There are a number of ways to approach a statutory question like this. A statute is made up of words, and if it is clear then a court is supposed to follow it. If it’s unclear, then courts look to a variety of things, including its history and other interpretations of it, and (though some justices refuse to use this) its “legislative history,” meaning the committee reports and floor debates when it was adopted.

The government points out that the executive branch has read the statute its way since the FVRA was passed. SW General insists the plain text supports its view.

The justices seemed skeptical of the government’s reading. Justice Elena Kagan, the master of the homely metaphor, took Acting Solicitor General Ian Gershengorn (in case you’re wondering, he was “first assistant” to former Solicitor General Donald Verilli before Verilli resigned) out for an imaginary lunch:

I'm talking to my waiter, and I place three orders. I say, number 1, I'll have the house salad. Number two, I'll have the steak. Number three, I'll have the fruit cup. And then I tell the waiter, notwithstanding order number three, I can't eat anything with strawberries. So on your theory, the waiter could bring me a house salad with strawberries in it, and that seems to me a quite odd interpretation of what's a pretty clear instruction: No strawberries.

Gershengorn replied that the meaning of her order might be different if she ate at the restaurant every day and the waiters knew she actually meant only “no strawberries in my fruit cup.” His argument is that presidents of both parties have read the statute to allow appointments like Solomon’s—the GAO has not firmly opposed this, and Congress has acquiesced.

Justice Samuel Alito suggested it would make more sense “[i]f I were to say to the waiter, ‘You may bring me the soup of the day, but you may not bring me soup that contains shellfish because I'm allergic to it’?”

Breyer tried to banish the restaurant metaphor to point out the practical problems faced by presidents who must suddenly replace key officials. “I will also assume that for every chef salad there is a countervailing strawberry shortcake; all right?” he said. “So --so everything balances out.” Then he asked SW General’s lawyer, rising conservative star lawyer Shay Dvoretzky, to explain to him why anyone would write a statute that eliminated not only the short-time faux assistant but the many highly qualified people already working at the agency. “I would just wonder, were I from Mars,” Breyer asked, “what’s the point of having such a statute?”

The real reason the statute was written, Breyer suggested, was to eliminate the Bill Lann Lee problem—and only that.
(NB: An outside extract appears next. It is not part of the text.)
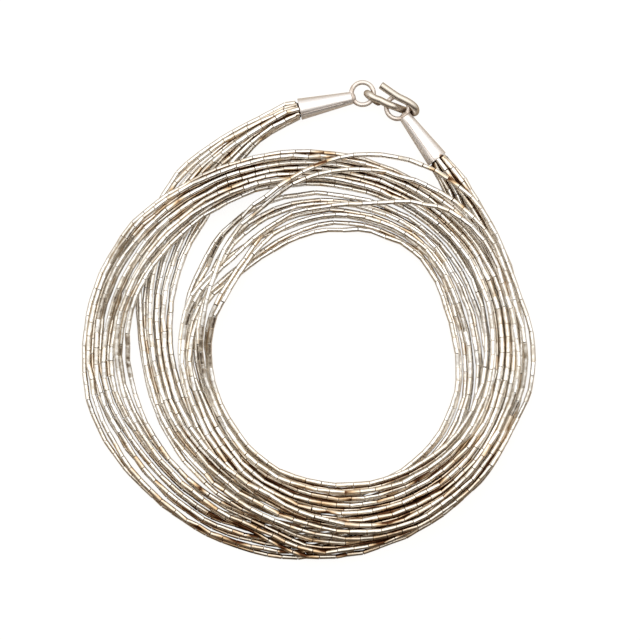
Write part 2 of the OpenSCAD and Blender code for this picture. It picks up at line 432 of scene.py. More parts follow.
@dataclass(frozen=True)
class SilverFinish:
    """Silver, polished where rubbed and toned brown where not, with painted shade in recesses,
    front and back.

    Args:
        name: the material's name.
        polished: the colour of open, rubbed metal.
        warm: the colour of metal with the first toning and painted shade.
        toned: the colour of tarnish and painted shade in the recesses.
        darkest_tarnish_and_shade: the colour of tarnish and painted shade at the bottom of the
            recesses.
        gloss: the roughness of polished metal.
        satin: how much rougher toned metal is.
        blotch: how strongly the toning comes and goes.
        blotch_size: the size of its patches, in metres.
        draw: the depth of the fine lines left by drawing and filing, in metres.
        dent: the depth of the small dents, in metres.
        edge: what is left of the colour where the metal is seen nearly edge on.
        uneven: how much one bead is toned more than the next.
        front: how much painted shade darkens the side away from the clasp, most of all in its
            recesses.
        back: how much painted shade darkens the recesses on the clasp's side.
        tarnish_and_shade_strength: how strongly tarnish and painted shade darken the recesses.
        matt: how much of the metal is blasted matt.
    """

    name: str
    polished: Colour
    warm: Colour
    toned: Colour
    darkest_tarnish_and_shade: Colour
    gloss: float
    satin: float
    blotch: float
    blotch_size: float
    draw: float
    dent: float
    edge: Colour
    uneven: float = 0.0
    front: float = 0.0
    back: float = 0.0
    tarnish_and_shade_strength: float = 1.0
    matt: float = 0.0

    # How far on the way to black the middle two colours stand.
    WARM_AT: ClassVar[float] = 0.4
    TONED_AT: ClassVar[float] = 0.75
    # How many times finer than the patches the grain and the dents are.
    GRAIN: ClassVar[float] = 9.0
    DENTS: ClassVar[float] = 0.9
    # How much smoother and how much rougher the grain makes the metal.
    RUFFLE: ClassVar[Pair] = (-0.05, 0.07)
    # How many drawn lines a piece has along its length and round it.
    LINES: ClassVar[Triple] = (1.5, 40.0, 1.0)
    # How far the beads' own numbers spread them over the pattern of dents.
    SPREAD: ClassVar[float] = 40.0
    # The shares of the painted front shade that open metal and the deepest recess get.
    FRONT_SHARES: ClassVar[Pair] = (0.3, 1.7)

    def dress(self) -> bpy.types.Material:
        """Makes and returns the material."""
        graph = Graph(bpy.data.materials.new(self.name))
        place = graph.node("TexCoord").outputs["Object"]
        own = graph.value_of("own_tone")
        # The tone holds the tarnish and the painted shade, which darken the colour and roughen the
        # metal.
        tone = self._tone_and_shade(graph, place, own)
        middle = [(self.WARM_AT, self.warm), (self.TONED_AT, self.toned)]
        grain_size = self.GRAIN / self.blotch_size
        grain = graph.noise({"Vector": place, "Scale": grain_size, "Detail": 2.0})
        rough = graph.sum(
            "ADD",
            graph.scaled(tone, self.gloss, self.gloss + self.satin),
            graph.scaled(grain, *self.RUFFLE),
        )
        shader = {
            "Base Color": graph.ramp(tone, [(0.0, self.polished), *middle, (1.0, self.darkest_tarnish_and_shade)]),
            "Metallic": 1.0 - self.matt,
            "Roughness": rough,
            "Normal": self._relief(graph, place, own),
            "Specular Tint": (*self.edge, 1.0),
        }
        return graph.finish(shader)

    def _tone_and_shade(self, graph: Graph, place: Socket, own: Socket) -> Socket:
        """Works out the metal's toning and painted shade.

        Args:
            graph: the material's nodes.
            place: the place on the piece.
            own: the number from 0 to 1 that each bead has of its own.

        Returns:
            The toning and painted shade, from 0 for polished metal to 1 for black.
        """
        clouds = {"Vector": place, "Scale": 1 / self.blotch_size, "Detail": 3.0, "Roughness": 0.6}
        patches = graph.scaled(graph.noise(clouds), -self.blotch, self.blotch)
        # Tarnish and painted shade: darker where other metal stands close round the surface.
        crowding = graph.value_of("crowding")
        tone = graph.sum("ADD", graph.scaled(crowding, 0.0, self.tarnish_and_shade_strength), patches)
        if self.uneven:
            tone = graph.sum("ADD", tone, graph.scaled(own, -self.uneven / 2, self.uneven))
        # Painted shade: darker towards the front, away from the clasp, and in the recesses at the
        # back.
        if self.front:
            along = graph.node("SeparateXYZ", {"Vector": place}).outputs["Y"]
            front = graph.scaled(along, self.front, 0.0, FRONT_EDGE, FRONT_START)
            back = graph.scaled(along, 0.0, self.back, BACK_START, BACK_EDGE)
            share = graph.scaled(crowding, *self.FRONT_SHARES)
            tone = graph.sum("ADD", tone, graph.sum("MULTIPLY", front, share))
            tone = graph.sum("ADD", tone, graph.sum("MULTIPLY", back, crowding))
        return tone

    def _relief(self, graph: Graph, place: Socket, own: Socket) -> Socket:
        """Makes the fine lines along the piece and the small dents.

        Args:
            graph: the material's nodes.
            place: the place on the piece.
            own: the number from 0 to 1 that each bead has of its own.

        Returns:
            The normal.
        """
        unrolled = graph.node("UVMap", uv_map="lengthwise").outputs[0]
        drawn = graph.node("Mapping", {"Vector": unrolled, "Scale": self.LINES}).outputs[0]
        lines = graph.noise({"Vector": drawn, "Scale": 1.0, "Detail": 3.0})
        scored = graph.relief(lines, self.draw, Strength=1.0)
        apart = {"Vector": place, "W": graph.scaled(own, 0.0, self.SPREAD)}
        dents = graph.noise(apart | {"Scale": self.DENTS / self.blotch_size, "Detail": 1.5}, "4D")
        return graph.relief(dents, self.dent, Strength=1.0, Normal=scored)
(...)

Dvoretzky replied that Congress wanted to prevent anyone—no matter how qualified—from taking over a specific policy area when Congress had not approved the appointment. Even previously confirmed nominees wouldn’t be suitable, he told Justice Ruth Bader Ginsburg. “Senate confirmation for one position is not fungible with Senate confirmation for another.”

The most vivid moment of argument came from a question by Justice Anthony Kennedy. Perhaps because he wasn’t hungry for steak or shellfish, he asked Gershengorn: “What would be the consequences if we affirm?” He was musing about the increased need for presidents to consult Congress to get their favored nominees confirmed. Kennedy was insouciant: “It seems to me that our system is quite capable of accommodating” the no-acting--and nomination rule.

No  one in the dreamy courtroom gave a hollow laugh at the notion that “our system” can accommodate even one more tiny strain. (“During the oral argument in King v. Burwell, the 2015 case that addressed a statutory ambiguity that could have killed Obamacare, Justice Antonin Scalia had suggested that Congress could fix any flaws. “This Congress?” Verilli asked, drawing laughs. There was no comedy Monday. And that, perhaps, was what gave Monday’s decorous proceedings their dreamlike air. Everyone was kind to each other. The lawyers were little short of brilliant, and the justices, for one day at least, put swords in scabbards and pondered a law-nerd problem.

And for one shining hour, we in the courtroom found ourselves in a world where problems can be solved, and where Congress, courts and president can all . . . just get along.